[Records with modeling code]

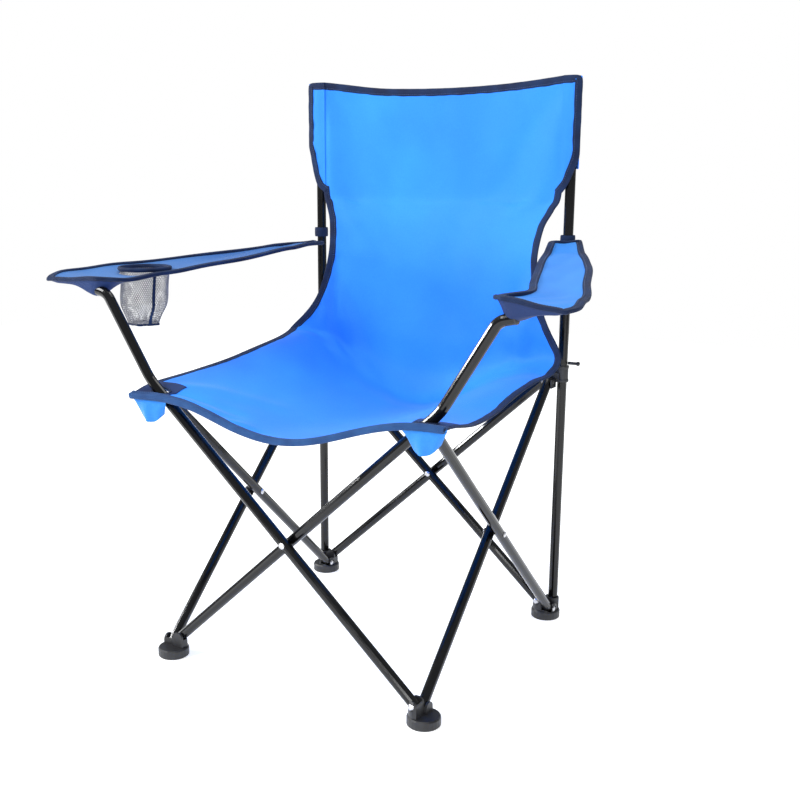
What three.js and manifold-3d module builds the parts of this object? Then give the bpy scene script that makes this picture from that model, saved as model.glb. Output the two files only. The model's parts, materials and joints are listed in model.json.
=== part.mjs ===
// Folding camp chair: ten steel tubes in four crossed pairs and two uprights, with a cloth sling.
// Millimetres, +Z up. The sitter faces -Y, and "left" and "right" are seen from in front of the chair.
import * as THREE from 'three';
import { mergeVertices } from 'three/addons/utils/BufferGeometryUtils.js';
import Module from 'manifold-3d';

const wasm = await Module();
wasm.setup();

// ---- driving dimensions ----
const HALF = 212;              // from the chair's middle to the centre of each foot, in X and in Y
const MID_Y = -1.3;            // moves the whole chair along Y, so that the origin is at its middle
const TUBE_R = 7.5;            // outside radius of every tube
const TUBE_WALL = 0.8;
const PLANE = 8;               // the tubes of a crossed pair lie this far either side of the foot's centre
const INSET = 10;              // the end rivets lie this far inside the foot's centre
const CROSS_Z = 29;            // height of the lower rivets of the front and rear pairs
const SIDE_Z = 19;             // the same for the side pairs, lower so that they pass under the others
const RISE = 369;              // from a tube's lower rivet to its upper one
const MAX_SLOPE = 84.4;        // a tube's angle when the chair is folded, in degrees

const UPRIGHT_OUT = 8.5;       // the uprights stand this far outside the rear feet's centres
const UPRIGHT_Z = [6, 828];
const SLEEVE_Z = [702, 840];
const SLEEVE_R = [8.7, 10.2];

const ARM_LEAN = 57.9;         // slope of an arm tube above the seat, in degrees
const ARM_TIP_LEAN = 12;
const ARM_BEND_R = 90;
const ARM_TIP_BEND_R = 22;
const ARM_LEAN_TOP_Z = 529;    // height at which the arm tube starts to level out
const ARM_TIP_RUN = 12;

const FOOT_PROFILE = [
  [0, 0], [21.5, 0], [23, 1.5], [23, 12], [21, 15], [21, 35], [19.5, 37], [0, 37],
];
const FOOT_SKIRT = 14;         // up to here a foot is whole, and above it only lobes stand round its tubes
const LOBE_R = 9;              // radius of the lobes about a tube's rivet
const LOBE_HALF = 11.4;        // and their reach along it, past both sides of the slot
const SOCKET_WALL = 4;
const SOCKET_TOP = 33;
const FOOT_FACE = 18;          // the flats under the rivet heads, from the foot's centre
const SOCKET_FLOOR = 5.5;
const SLOT_HALF = 7.85;        // half the width of the slot that a tube's end turns in

const RIVET_R = 2.4;
const RIVET_HOLE_R = 2.8;
const RIVET_HEAD_R = 4.6;
const RIVET_HEAD = 1.7;
const GAP = 0.4;
const BLIND_HOLE = 10.5;       // a foot rivet's hole ends this far inside the tube's middle
const BLIND_SHAFT = 9.6;       // and its shaft ends here
const TOP_SHAFT = 9.9;         // the same for the rivets at the upper corners
const HEAD_LIFT = 0.3;         // a rivet's head stands this clear of its tube

const LUG_Z = [388, 402];      // plate that carries the front or rear tube's upper rivet
const LUG_SIDE_Z = [380, 393]; // plate that carries the side tube's upper rivet
const LUG_PLATE = [-2.1, 0.1];
const LUG_REACH = 18;
const COLLAR_Z = [388, 413];
const COLLAR_R = [7.9, 9.2, 10];

const CLOTH = 3;               // thickness of the plain cloth solids
const CUP = { x: -316, y: -120, along: 0.57, ring: [37.6, 40.2], hole: 40.6, depth: 77, foot: 22, wall: 1.2 };

const DEG = Math.PI / 180;
const SLOPE = Math.atan2(RISE, 2 * (HALF - INSET));
const SIDES = 8;               // segments in half a tube
const X = new THREE.Vector3(1, 0, 0);
const Y = new THREE.Vector3(0, 1, 0);
const Z = new THREE.Vector3(0, 0, 1);

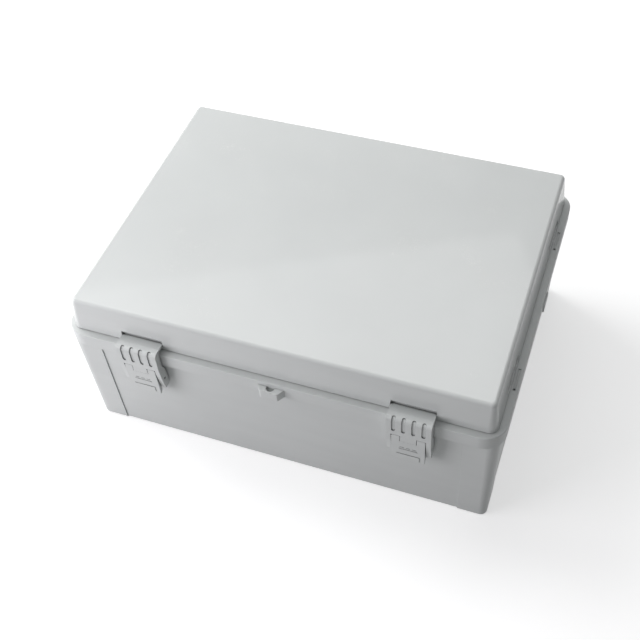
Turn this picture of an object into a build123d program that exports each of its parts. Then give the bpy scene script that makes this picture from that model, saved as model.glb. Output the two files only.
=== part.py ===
from build123d import *
import math
import os

# Overall size in millimetres. The rim is the widest outline, the front faces -Y, the floor is z = 0
outer_length = 400.0
outer_depth = 300.0
outer_height = 165.0
wall = 3.0
floor_thickness = 3.5

# The raised rim band round the base
lid_zone_height = 33.5
band_height = 14.3
band_corner_radius = 20.0
band_top_round = 1.0
rim_plate_thickness = 3.0

# The body walls lean in towards the floor, and their middles stand a little further in
body_setback_top = 3.0
body_setback_bottom = 6.6
body_radius = 10.0
body_floor_round = 1.6
panel_recess = 0.9
corner_zone = 33.0

# The lid
seam_gap = 0.5
lid_setback = 6.6
lid_draft = 3.9
lid_radius = 8.0
lid_edge_round = 3.6
lid_inner_radius = 4.0

# The seal: a tongue on the rim, pressed into a gasket in a channel under the lid
seal_inset = 13.7
seal_radius = 3.0
tongue_thickness = 2.0
tongue_height = 3.0
channel_width = 3.8
channel_roof = 2.5
seal_rib_thickness = 2.0
seal_rib_lift = 2.0
gasket_width = 3.4
gasket_height = 4.2
gasket_lift = 0.3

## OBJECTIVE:
Give the number of lines in the records above that contain the word "saved". Reply with that number alone.

## TASK ANSWER:
2